Since the viola had been loaned to me by the Royal Academy of Music in London, I said:
"Yes, it's a tremendous instrument, but it was very difficult for me."
"Why?"
"No one had played it in a long time."
"Can you be more specific about the problems you had?"
"I don't know how to put it exactly, but I'll try to translate word for word: it was like trying to ride an unbroken horse that had never had a saddle on its back."
The Queen laughed. She liked that a lot. Her suite moved on, and the last woman in the procession, apparently a member of the royal family, asked:
"Did you prepare long for your meeting with the Queen?"
"I prepared to perform Mozart on a famous Stradivarius viola," I said.

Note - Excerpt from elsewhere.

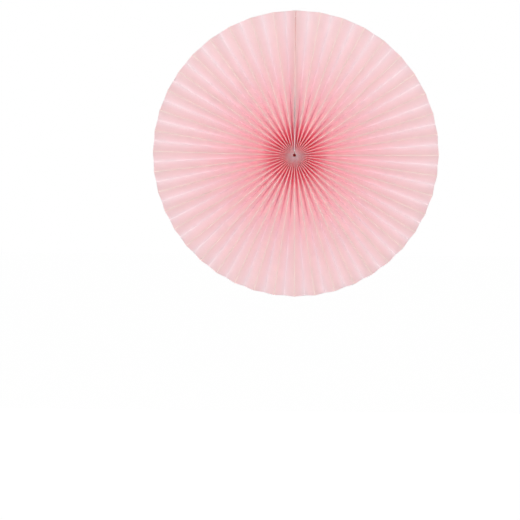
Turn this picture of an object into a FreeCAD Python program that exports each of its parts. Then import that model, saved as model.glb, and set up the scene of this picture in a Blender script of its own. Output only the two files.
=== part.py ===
# Paper fan rosette, hanging upright with its open front towards -Y.
# Millimetres. X is to the right as seen from the front, Z is up, and the hub lies on the Y axis.
# Three pieces: the pleated paper, the tape that joins its two ends at the top, and the string
# that gathers it at the hub.
import FreeCAD, Part
import math
import os

# The paper
fan_diameter = 400.0
pleat_count = 42
panel_width = 20.0
paper_thickness = 0.14
hub_packing = 1.12          # distance between panels at the hub, in paper thicknesses

# How the hand-opened fan lies: its rim is not quite central on the hub, and its pleats
# are opened wider at the top and the bottom than at the sides
rim_shift_x = 1.65
rim_shift_z = 1.1
top_opening = 3.7           # degrees
side_opening = 1.05         # degrees
side_turn = 0.19            # degrees

# The tape between the two end panels
tape_thickness = 0.8
tape_width = 17.5
tape_start = 7.0            # from the hub's axis
tape_rim_margin = 9.0
tape_recess_hub = 0.3       # how far its front edge lies behind the paper's
tape_recess_rim = 1.5

# The string through the panels beside the hub, and its knot
string_diameter = 0.7
string_ring_radius = 5.0
string_lay = 0.25            # half the distance between its two ends, laid together
string_hole_clearance = 0.08
bend_margin = 0.04          # from an end panel to the string's bend beside it
knot_length = 5.0
knot_clearance = 0.04
knot_rounding = 1.2

stations = 6                # steps along each fold from hub to rim

fold_count = 2 * pleat_count
seam_half = tape_thickness / 2
seam_line = seam_half + paper_thickness
hub_step = hub_packing * paper_thickness
hub_radius = (fold_count * hub_step + 2 * seam_line) / (2 * math.pi)
rim_radius = fan_diameter / 2


# Angle of a fold at the rim, clockwise from the top as seen from the front
def rim_angle(fold):
    turn = 2 * math.pi * fold / fold_count
    drift = (top_opening * math.sin(turn) + side_opening * math.sin(2 * turn)
             + side_turn * (1 - math.cos(2 * turn)))
    return turn + math.radians(drift)


# Hub end and rim end of a fold, as x and z. The first and last folds run beside the seam.
def fold_ends(fold):
    if fold in (0, fold_count):
        x = seam_line if fold == 0 else -seam_line
        hub_z = math.sqrt(hub_radius ** 2 - x ** 2)
        rim_z = rim_shift_z + math.sqrt(rim_radius ** 2 - (x - rim_shift_x) ** 2)
        return (x, hub_z), (x, rim_z)
    around = (seam_line + fold * hub_step) / hub_radius
    turn = rim_angle(fold)
    return ((hub_radius * math.sin(around), hub_radius * math.cos(around)),
            (rim_shift_x + rim_radius * math.sin(turn), rim_shift_z + rim_radius * math.cos(turn)))


def fold_point(fold, share):
    hub, rim = fold_ends(fold)
    return hub[0] + (rim[0] - hub[0]) * share, hub[1] + (rim[1] - hub[1]) * share


# Direction across a fold, clockwise
def fold_across(fold):
    hub, rim = fold_ends(fold)
    length = math.hypot(rim[0] - hub[0], rim[1] - hub[1])
    return (rim[1] - hub[1]) / length, -(rim[0] - hub[0]) / length


# Mean distance from a fold to the folds beside it
def half_pitch(fold, share):
    here = fold_point(fold, share)
    steps = []
    for other in (fold - 1, fold + 1):
        if 0 <= other <= fold_count:
            there = fold_point(other, share)
            steps.append(math.hypot(there[0] - here[0], there[1] - here[1]))
    return sum(steps) / len(steps)


# Half width of the flat on a crease, and the depth from the front folds to the back folds
def crease_size(step):
    flat = paper_thickness
    for _ in range(6):
        lean = min((step - flat) / panel_width, 0.98)
        flat = paper_thickness * (1 - lean) / math.sqrt(1 - lean ** 2)
    return flat, paper_thickness + panel_width * math.sqrt(1 - lean ** 2)


# The corners of a crease: the left and right ends of its flat, and the inside of the bend
def crease(fold, share):
    x, z = fold_point(fold, share)
    across_x, across_z = fold_across(fold)
    flat, depth = crease_size(half_pitch(fold, share))
    side = -1 if fold % 2 == 0 else 1
    y = side * depth / 2
    left = paper_thickness if fold == 0 else flat
    right = paper_thickness if fold == fold_count else flat
    return (FreeCAD.Vector(x - left * across_x, y, z - left * across_z),
            FreeCAD.Vector(x + right * across_x, y, z + right * across_z),
            FreeCAD.Vector(x, y - side * paper_thickness, z))


def face(*points):
    return Part.Face(Part.makePolygon(list(points) + [points[0]]))


def bent_strip(first, second):
    made = []
    for i in range(len(first) - 1):
        made.append(face(first[i], second[i], second[i + 1]))
        made.append(face(first[i], second[i + 1], first[i + 1]))
    return made


def flat_strip(first, second):
    return [face(first[i], second[i], second[i + 1], first[i + 1]) for i in range(len(first) - 1)]


# The back edge of the end panel that stands straight back from a seam fold
def free_edge(corners, x):
    return [FreeCAD.Vector(x, p.y + panel_width, p.z) for p in corners]


# The corners of every crease between two stations, and of the two end panels
def sheet_lines(first, last):
    shares = [i / stations for i in range(first, last + 1)]
    creases = [[crease(fold, share) for share in shares] for fold in range(fold_count + 1)]
    lefts, rights, insides = ([[c[n] for c in line] for line in creases] for n in range(3))
    ends = []
    for side, seam in ((1, lefts[0]), (-1, rights[-1])):
        inside = insides[0] if side > 0 else insides[-1]
        ends.append((seam, inside, free_edge(seam, side * seam_half), free_edge(seam, side * seam_line)))
    return lefts, rights, insides, ends


def sheet_faces(lines):
    lefts, rights, insides, ends = lines
    faces = []
    for fold in range(fold_count + 1):
        faces += flat_strip(lefts[fold], rights[fold])
        if fold < fold_count:
            faces += bent_strip(rights[fold], insides[fold + 1])
            faces += bent_strip(insides[fold], lefts[fold + 1])
    for seam, inside, back_seam, back_inside in ends:
        faces.append(face(*(seam + back_seam[::-1])))
        faces.append(face(*(inside + back_inside[::-1])))
        faces += flat_strip(back_seam, back_inside)
    return faces


# The cut edge of the sheet at the hub or the rim
def edge_faces(lines, i):
    lefts, rights, insides, ends = lines
    faces = []
    for fold in range(fold_count + 1):
        if 0 < fold < fold_count:
            faces.append(face(lefts[fold][i], rights[fold][i], insides[fold][i]))
        if fold < fold_count:
            faces.append(face(rights[fold][i], insides[fold + 1][i], lefts[fold + 1][i]))
            faces.append(face(rights[fold][i], lefts[fold + 1][i], insides[fold][i]))
    for (seam, inside, back_seam, back_inside), free in zip(ends, (rights[0], lefts[-1])):
        faces.append(face(seam[i], free[i], inside[i], back_inside[i], back_seam[i]))
    return faces


def closed_solid(faces):
    shell = Part.Shell(faces)
    shell.sewShape()
    solid = Part.Solid(shell)
    if solid.Volume < 0:
        solid.reverse()
    return solid


# A ring of eight-sided tube through all the panels, which bends only between them. It is the
# string's run, and a little larger it cuts the straight hole for it in each panel.
def ring_tube(size):
    edge = math.asin((seam_line + bend_margin) / string_ring_radius)
    share = (string_ring_radius - hub_radius) / (rim_radius - hub_radius)
    turns = [math.atan2(*fold_point(fold, share)) % (2 * math.pi) for fold in range(1, fold_count)]
    rings = []
    for turn in [edge] + turns + [2 * math.pi - edge]:
        ring = []
        for corner in range(8):
            bend = math.radians(22.5 + 45 * corner)
            out = string_ring_radius + size * math.cos(bend)
            ring.append(FreeCAD.Vector(out * math.sin(turn), size * math.sin(bend), out * math.cos(turn)))
        rings.append(ring)
    faces = []
    for i, ring in enumerate(rings):
        after = rings[(i + 1) % len(rings)]
        for n in range(8):
            faces.append(face(ring[n], ring[(n + 1) % 8], after[(n + 1) % 8], after[n]))
    return closed_solid(faces)


# The holes for the string lie in the first stretch of the sheet, which is punched by itself
# and then closed together with the rest.
def pleated_paper():
    near = sheet_lines(0, 1)
    far = sheet_lines(1, stations)
    band = closed_solid(sheet_faces(near) + edge_faces(near, 0) + edge_faces(near, 1))
    punched = band.cut(ring_tube(string_diameter / 2 + string_hole_clearance))
    reach = min(math.hypot(line[1].x, line[1].z) for line in near[2]) * 0.85
    kept = [f for f in punched.Faces if math.hypot(f.CenterOfMass.x, f.CenterOfMass.z) < reach]
    return closed_solid(kept + sheet_faces(far) + edge_faces(far, -1))


# Front edge of the end panels at a height on the seam
def seam_front(z):
    line = [crease(0, i / stations)[0] for i in range(stations + 1)]
    for low, high in zip(line, line[1:]):
        if z <= high.z or high is line[-1]:
            return low.y + (high.y - low.y) * (z - low.z) / (high.z - low.z)


def seam_tape():
    top = crease(0, 1)[0].z - tape_rim_margin
    heights = [tape_start] + [crease(0, i / stations)[0].z for i in range(1, stations)] + [top]
    front, back = [], []
    for z in heights:
        share = (z - tape_start) / (top - tape_start)
        y = seam_front(z) + tape_recess_hub + (tape_recess_rim - tape_recess_hub) * share
        front.append(FreeCAD.Vector(-seam_half, y, z))
        back.append(FreeCAD.Vector(-seam_half, y + tape_width, z))
    return face(*(front + back[::-1])).extrude(FreeCAD.Vector(tape_thickness, 0, 0))


# The string runs round through every panel. Both its ends come in along the seam to the knot.
def binding_string():
    radius = string_diameter / 2
    along = FreeCAD.Vector(0, 1, 0)
    knot = Part.makeCylinder(hub_radius - knot_clearance, knot_length,
                             FreeCAD.Vector(0, -knot_length / 2, 0), along)
    knot = knot.makeFillet(knot_rounding, [e for e in knot.Edges if e.Closed and e.Length > 1])
    legs = [Part.makeCylinder(radius, string_ring_radius, FreeCAD.Vector(0, y, 0), FreeCAD.Vector(0, 0, 1))
            for y in (-string_lay, string_lay)]
    return ring_tube(radius).fuse([knot] + legs)


def main():
    os.makedirs("parts", exist_ok=True)
    for name, make in (("pleated_paper", pleated_paper), ("seam_tape", seam_tape),
                       ("binding_string", binding_string)):
        shape = make()
        shape.exportStep(f"parts/{name}.step")
        print(name, "solids", len(shape.Solids), "faces", len(shape.Faces), "valid", shape.isValid(),
              "volume", round(shape.Volume, 1))


main()
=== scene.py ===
# A pleated paper fan rosette, hung upright. Metres; +X to the right, the front towards -Y, +Z up.
import bpy, bmesh
import math, random
from mathutils import Matrix, Vector, noise


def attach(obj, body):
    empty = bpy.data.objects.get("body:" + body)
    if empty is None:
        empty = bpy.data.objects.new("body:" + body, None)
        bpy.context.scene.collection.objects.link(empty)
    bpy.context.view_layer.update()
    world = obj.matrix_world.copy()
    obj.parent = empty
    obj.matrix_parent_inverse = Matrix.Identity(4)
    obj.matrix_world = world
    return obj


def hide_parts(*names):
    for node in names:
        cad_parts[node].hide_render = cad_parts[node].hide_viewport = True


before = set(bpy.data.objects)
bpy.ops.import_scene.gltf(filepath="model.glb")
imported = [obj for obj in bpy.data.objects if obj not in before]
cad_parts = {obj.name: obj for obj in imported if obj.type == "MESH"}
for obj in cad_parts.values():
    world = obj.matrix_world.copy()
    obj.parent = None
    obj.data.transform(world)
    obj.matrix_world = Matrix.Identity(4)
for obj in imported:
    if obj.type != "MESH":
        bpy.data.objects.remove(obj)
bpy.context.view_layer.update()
scene = bpy.context.scene


def newMaterial(name):
    mat = bpy.data.materials.new(name)
    mat.use_nodes = True
    mat.node_tree.nodes.clear()
    return mat, mat.node_tree


def node(tree, kind, x, y, inputs=None, **values):      # an input is a number, a colour or another node's output
    made = tree.nodes.new(kind)
    made.location = (x, y)
    for key, value in values.items():
        setattr(made, key, value)
    for key, given in (inputs or {}).items():
        if isinstance(given, bpy.types.NodeSocket):
            tree.links.new(given, made.inputs[key])
        else:
            made.inputs[key].default_value = given
    return made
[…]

"So you didn't prepare to meet the Queen?"
"No."
"Horses are the only thing the Queen loves..."
Yuri Bashmet created the international charity foundation Dream Station to help beginning musicians and musicians in need. Dream Station is also involved in musical education and the promotion of classical music; it organizes concerts with top-level musicians the tickets for which cost very little. Yuri Bashmet also founded the Dmitry Shostakovich Prize for outstanding achievement in the sphere of world art. Every year the awarding of the prize is a memorable event. Previous winners include Thomas Kvasthoff, Anne-Sophie Mutter, Olga Borodina, and Maxim Vengerov. The prize has also been won by a choreographer: in 2006, the 100th anniversary of the composer's birth, Yuri Bashmet awarded the prize to Alexei Ratmansky for his production at the Bolshoi Theater of Shostakovich's ballet "The Bright Stream".
Bashmet's Recipe for Ringing in the New Year
Yuri Bashmet values home and always rings in the New Year with his family. He has even invented his own festive ritual for the occasion. A few minutes before midnight, he always takes out his viola and plays fragments from his repertoire. One time he wasn't able to do this and, says Bashmet, a bad feeling haunted him for the rest of the year.